You don’t need us to tell you that the body and mind are intrinsically connected. If one isn’t in good health then the other will likely suffer too. That means that to feel happy, motivated, focused and productive in work, you need to nurture long-term comfort. This all comes down to how your work station is set up.
In this blog post, we catch up with Nomique Area Sales Manager, Richard Olver who offers his expertise on workstation set up, translating it to the home office for those of you who might be working remotely. Of course, true home working set up success requires strategic consideration of space-planning, technology, soundproofing and ergonomic furniture but for now, stick to Richard’s top 5 essentials and you won’t go far wrong…
Your essential guide to home office set up
When considering the advice below, it’s important to note that if you are going to be working from home for an extended period of time, experts would always recommend investing in the appropriate equipment. If you’d like to speak to one of our customer service team about purchasing your home working essentials, get in touch by calling 0151 737 5000.
1. Fixed monitor height (including dual monitor)
- When using a fixed monitor this needs to be adjustable in height to enable you to get the correct positioning for yourself
- The height of the screen should sit so that the top third of the screen falls in line with your neutral line of vision
- The screen should be approximately an arm’s reach away from you when you are in seated position. This will help make sure that you’re not leaning forward or reaching on a constant basis.
- You should be able to sit with your back in contact with the back of your chair to help you maintain good posture in an upright position.
- When setting up a dual monitor, if you tend to use one monitor more than the other then you should always position yourself directly in-line with your main monitor.
- If you use both monitors equally then you should work centrally between the two monitors to reduce unnecessary twisting which will put increased strain on the upper back, neck and shoulders.
2. Laptop monitor height
- Your laptop set up should reflect the fixed monitor guidelines above.

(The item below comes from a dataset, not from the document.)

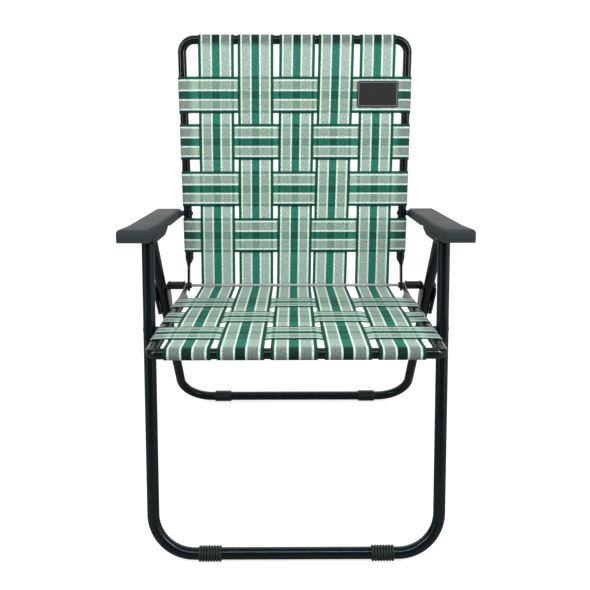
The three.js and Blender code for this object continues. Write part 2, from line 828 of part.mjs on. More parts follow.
// Foot sleeves: ribbed rings round the foot tubes, cut flat below
const footZ = legRadius + sleeveWall - sleeveFlat;
const frontSleeveX = frontLegHalf - frontLegBend - sleeveToBend - sleeveLength / 2;
const rearSleeveX = rearLegHalf - rearLegBend - sleeveToBend - sleeveLength / 2;
function sleeve(center, x) {
  const outer = legRadius + sleeveWall;
  const groove = outer - sleeveRibDepth;
  const start = x - sleeveLength / 2;
  const pitch = sleeveLength / ribCount;
  const profile = [];
  for (let i = 0; i < ribCount; i += 1) {
    profile.push([start + i * pitch, groove]);
    profile.push([start + (i + 0.5) * pitch, outer]);
  }
  profile.push([start + sleeveLength, groove]);
  const body = turnedPiece(center, profile, sleeveSides);
  const boreRadius = legRadius + runningGap;
  const boreProfile = [[start - outer, boreRadius], [start + sleeveLength + outer, boreRadius]];
  const bore = turnedPiece(center, boreProfile, ringSides);
  const low = center.y - footZ;
  const ground = plate(
    [
      point(center.x - 2 * outer, low - outer),
      point(center.x + 2 * outer, low - outer),
      point(center.x + 2 * outer, low),
      point(center.x - 2 * outer, low),
    ],
    start - outer,
    start + sleeveLength + outer,
  );
  return cut(body, [bore, ground]);
}

for (const [side, s] of [["left", -1], ["right", 1]]) {
  addMesh(`front_foot_sleeve_${side}`, sleeve(footPoint, s * frontSleeveX), blackRubber());
  addMesh(`rear_foot_sleeve_${side}`, sleeve(rearFoot, s * rearSleeveX), blackRubber());
}

// Webbing: a thin strip swept along a path of (reach, height) pairs
function strip(path, cornersAt) {
  const rings = path.map((p, i) => {
    const before = path[Math.max(i - 1, 0)];
    const after = path[Math.min(i + 1, path.length - 1)];
    const heading = unit(point(before[0], before[1]), point(after[0], after[1]));
    const normal = turned(heading);
    const half = webThick / 2;
    const out = [p[0] + normal.x * half, p[1] + normal.y * half];
    const into = [p[0] - normal.x * half, p[1] - normal.y * half];
    return [...cornersAt(out), ...cornersAt(into).reverse()];
  });
  return loft(rings);
}

// Height of a strap over or under the ones it crosses
const overHeight = (webThick + webCrossGap) / 2;
function weavePath(from, to, crossings) {
  const path = [];
  const step = Math.sign(to - from);
  for (const { at, over } of crossings) {
    const height = over ? overHeight : -overHeight;
    path.push([at - (step * webWidth) / 2 + step * webThick, height]);
    path.push([at + (step * webWidth) / 2 - step * webThick, height]);
  }
  return path;
}

// Wrap round a tube whose middle is at (reach, height), ending in a short tail underneath
function wrap(middle, radius, toward) {
  const list = [];
  const lap = radius + webLift;
  const around = 2 * Math.PI * webWrapShare;
  for (let i = 0; i <= wrapSteps; i += 1) {
    const angle = Math.PI / 2 - (toward * around * i) / wrapSteps;
    list.push([middle[0] + lap * Math.cos(angle), middle[1] + lap * Math.sin(angle)]);
  }
  return list;
}

const laneAt = (plane, ends, v) => ends[0] + ((ends[1] - ends[0]) * v) / plane.barReach;

function crossStrap(plane, radius, halfAt, reach, lanes, overFirst) {
  const half = halfAt(reach);
  const crossings = lanes.map((x, i) => ({ at: x, over: (i % 2 === 0) === overFirst }));
  const leftWrap = wrap([-half, -plane.railDepth], radius, -1).reverse();
  const rightWrap = wrap([half, -plane.railDepth], radius, 1);
  const path = [...leftWrap, ...weavePath(-half, half, crossings), ...rightWrap];
  const low = reach - webWidth / 2;
  const high = reach + webWidth / 2;
  const cornersAt = ([x, h]) => {
    const shift = (v) => (halfAt(v) / half) * x;
    return [plane.spot(shift(low), low, h), plane.spot(shift(high), high, h)];
  };
  return strip(path, cornersAt);
}

function longStrap(plane, radius, lane, rows, overFirst, startPath) {
  const crossings = rows.map((v, i) => ({ at: v, over: (i % 2 === 0) === overFirst }));
  const top = wrap([plane.barReach, -plane.railDepth], radius, 1);
  const path = [...startPath, ...weavePath(0, plane.barReach, crossings), ...top];
  const cornersAt = ([v, h]) => {
    const middle = laneAt(plane, lane, Math.max(v, 0));
    return [plane.spot(middle - webWidth / 2, v, h), plane.spot(middle + webWidth / 2, v, h)];
  };
  return strip(path, cornersAt);
}

const backHalfAt = (v) => railX(backLowHalf, backTopHalf, backPlane, v);
const seatHalfAt = (v) => railX(seatRearHalf, seatFrontHalf, seatPlane, v);
const topSpan = backTopHalf - backBend - webWidth / 2;
const frontSpan = seatFrontHalf - seatBend - webWidth / 2;
const axleSpan = nutOuterX - rodNutLength - webWidth / 2;
const backLanes = topLaneShares.map((share, i) => [axleLaneShares[i] * axleSpan, share * topSpan]);
const seatLanes = frontLaneShares.map((share, i) => [axleLaneShares[i] * axleSpan, share * frontSpan]);
const backBelow = backPivotV - webWidth / 2 - backRowBelowStud;
const backAbove = backPivotV + webWidth / 2 + backRowAboveStud;
const upperRows = backRowShares.map((share) => backAbove + share * (backPlane.barReach - backAbove));
const backRows = [backBelow, backAbove, ...upperRows];
const seatBehind = seatPivotV - webWidth / 2 - seatRowBehindBolt;
const seatAhead = seatPivotV + webWidth / 2 + seatRowAheadOfBolt;
const seatRows = [seatRearRowShare * seatBehind, seatBehind, seatAhead];

backRows.forEach((reach, i) => {
  const lanes = backLanes.map((ends) => laneAt(backPlane, ends, reach));
  const overFirst = i % 2 === 1;
  const geometry = crossStrap(backPlane, backRadius, backHalfAt, reach, lanes, overFirst);
  addMesh(`back_cross_strap_${i + 1}`, geometry, greenWeb());
});
seatRows.forEach((reach, i) => {
  const lanes = seatLanes.map((ends) => laneAt(seatPlane, ends, reach));
  const overFirst = i % 2 === 0;
  const geometry = crossStrap(seatPlane, seatRadius, seatHalfAt, reach, lanes, overFirst);
  addMesh(`seat_cross_strap_${i + 1}`, geometry, greenWeb());
});

// The corner under the cross rod belongs to the seat's half of each strap
function cornerPath() {
  const seatAngle = Math.atan2(seatPlane.along.y, seatPlane.along.x);
  const backAngle = Math.atan2(backPlane.along.y, backPlane.along.x);
  const around = Math.PI - (seatAngle - backAngle);
  const list = [];
  for (let i = 0; i <= cornerSteps; i += 1) {
    const angle = (around * (cornerSteps - i)) / cornerSteps;
    list.push([-strapToRod * Math.sin(angle), strapToRod * (1 - Math.cos(angle))]);
  }
  return list;
}
backLanes.forEach((lane, i) => {
  const start = [[webCornerGap, 0]];
  const geometry = longStrap(backPlane, backRadius, lane, backRows, i % 2 === 0, start);
  addMesh(`back_strap_${i + 1}`, geometry, greenWeb());
});
seatLanes.forEach((lane, i) => {
  const geometry = longStrap(seatPlane, seatRadius, lane, seatRows, i % 2 === 1, cornerPath());
  addMesh(`seat_strap_${i + 1}`, geometry, greenWeb());
});

// Patch, sewn on the front of the webbing
const patchLift = overHeight + webThick / 2 + runningGap;
const patchX = backHalfAt(patchReachShare * backPlane.barReach) * patchLaneShare;
const patchReach = patchReachShare * backPlane.barReach;
const patchCorners = (h) => [
  backPlane.spot(patchX - patchWidth / 2, patchReach - patchHeight / 2, h),
  backPlane.spot(patchX + patchWidth / 2, patchReach - patchHeight / 2, h),
  backPlane.spot(patchX + patchWidth / 2, patchReach + patchHeight / 2, h),
  backPlane.spot(patchX - patchWidth / 2, patchReach + patchHeight / 2, h),
];
addMesh("label_patch", loft([patchCorners(patchLift), patchCorners(patchLift + patchThick)]), patchCloth());

// The floor under the sleeves, and the middle of the chair's depth at zero
const box = new THREE.Box3();
for (const mesh of chair.children) {
  mesh.geometry.computeBoundingBox();
  box.union(mesh.geometry.boundingBox);
}
for (const mesh of chair.children) {
  mesh.geometry.translate(0, -(box.min.y + box.max.y) / 2, -box.min.z);
}

export default chair;
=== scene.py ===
# %% [markdown]
# Folding lawn chair with striped webbing
#
# The chair is a folding frame of bent steel tube, laced with flat woven straps. This lesson dresses the
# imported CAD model: each piece is modelled again with finer shapes, then gets a procedural material, and
# the photograph's camera looks at it. Lengths are in metres, X runs across, Y runs to the back and Z
# runs up.

import math

import bmesh
import bpy
from mathutils import Matrix, Vector


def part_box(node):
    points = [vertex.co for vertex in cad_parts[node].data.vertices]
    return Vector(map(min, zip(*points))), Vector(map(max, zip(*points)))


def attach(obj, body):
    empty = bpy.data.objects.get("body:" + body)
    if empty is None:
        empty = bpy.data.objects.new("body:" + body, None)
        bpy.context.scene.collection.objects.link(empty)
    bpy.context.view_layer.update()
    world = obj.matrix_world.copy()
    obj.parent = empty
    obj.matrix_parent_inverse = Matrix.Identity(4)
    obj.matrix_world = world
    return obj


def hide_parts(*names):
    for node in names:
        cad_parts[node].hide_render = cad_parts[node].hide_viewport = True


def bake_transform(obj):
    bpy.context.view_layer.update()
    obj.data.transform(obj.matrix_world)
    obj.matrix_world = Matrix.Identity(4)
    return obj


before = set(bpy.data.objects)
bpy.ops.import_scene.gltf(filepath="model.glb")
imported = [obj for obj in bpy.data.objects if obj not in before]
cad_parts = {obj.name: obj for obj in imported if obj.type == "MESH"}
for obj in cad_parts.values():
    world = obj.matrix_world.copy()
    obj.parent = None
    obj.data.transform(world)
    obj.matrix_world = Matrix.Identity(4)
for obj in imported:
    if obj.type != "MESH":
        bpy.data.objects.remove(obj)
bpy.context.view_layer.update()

# %% [markdown]
# The main places of the chair
#
# The frame works as a linkage in the side view, so every piece hangs on a few pivot points there. They
# are kept as (run, rise) pairs from the middle of the front foot tube, which its sleeves hold off the
# floor.

# %% Pivots and widths
LEG_RADIUS = 0.011
FLOOR_TO_TUBE = 0.0139

sleeve_low, sleeve_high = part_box("front_foot_sleeve_left")
FOOT_Y = (sleeve_low.y + sleeve_high.y) / 2

FOOT = Vector((0.0, 0.0))
ARM_PIVOT = Vector((0.1553, 0.5541))
AXLE = Vector((0.4184, 0.373))
SEAT_PIVOT = Vector((0.112484, 0.401335))
BACK_PIVOT = Vector((0.461216, 0.525765))
REAR_PIVOT = Vector((0.310162, 0.539728))
REAR_FOOT = Vector((0.591896, 0.0))
LINK_RIVET = Vector((0.430054, 0.310047))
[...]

- You should be able to position your monitor to a height which does not cause you to hunch forward.
- Again, the screen should be positioned around an arm’s length away from your seated position but close enough so that you are not consistently reaching forwards to the mouse or keyboard.
- Laptops should not be used flat on a desk for extended periods as they are not designed for this. This is where a laptop stand comes in to elevate and tilt the device for more ergonomic use.
3. Correct positioning of keyboard and mouse
- When using a laptop flat on the table, you should position it comfortably at arm’s length so that you’re not having to reach or hunch forward. If using a plug-in mouse, this should also be close enough to avoid stretching but far enough to eliminate hunching.
- However, as mentioned above, laptops should be elevated and titled on a laptop stand if you are going to be using it for a prolonged period of time. You will therefore need a separate keyboard and mouse on the flat surface to make this possible.
- When using a separate keyboard and mouse it is important these are positioned in-line with the screen and that the mouse is within easy reach of the seated position.
- For those who don’t need to use the number pad on a keyboard then I would suggest sourcing a mini keyboard as this allows the mouse to move in closer and avoid over reaching.
4. Where to put your paperwork
- Poor positioning of paperwork is generally the number one cause of poor posture in upper back, neck and shoulder region.
- We often place paperwork in front of our keyboard causing this to get pushed backwards on the desk, this in turn causes us to hunch forward over the paperwork to access the keyboard.
- Ensure that during longer periods of working, paper documents are positioned between the keyboard and the monitor/laptop.
- If this is not possible then it is advised an in-line document holder is sourced.
5. How to set your office chair up
- Height of your chair – Firstly, make sure you’re sitting on a height adjustable chair. To set the height correctly, position yourself so that your hips are slightly higher than your knees allowing for a slight downwards angle (this creates more space in the pelvis to reduce tension in the lower back. Your feet should be placed firmly on the floor, not resting on the base, so that your legs creates a 90-degree angle.
- Depth of your seat – Ideally the chair you are using should be adjustable in seat depth. To correctly set seat depth ensure that you are sat fully back into the chair with feet on the floor. You should have around a two or three finger gap between the front edge of the seat and the back of your knee.
- Height of your backrest – This should be positioned so as to ensure you have contact points at both the lower and upper part of the backrest. If a lumbar support is fitted then this should inflate into the centre of your lumbar curve.
- Backrest angle – Adjust the angle of the back rest so that you create a straight line with your ear, shoulder and hips.
- Chair arms – Relax your shoulders and then bend your elbow to 90-degrees. You should then adjust the armrest to this height. Once you have done this bring yourself to your desk and the armrests should sit level (if not slightly above the height of the desk).
- If this is not the case then adjust your seat height up slightly (not the armrests) so that the armrests can achieve the above position. If this causes your feet to lift off the ground then you may need a footrest.
- Free float back – If your chair has this function then try and use this when sat for longer periods of time to encourage some movement. The use of these functions also helps you to maintain good posture when carrying multiple jobs at your workstation. This function will be tension controlled (either to the side or underneath the chair) and should be set so that you feel balanced (i.e. not sinking backwards or being pushed forwards).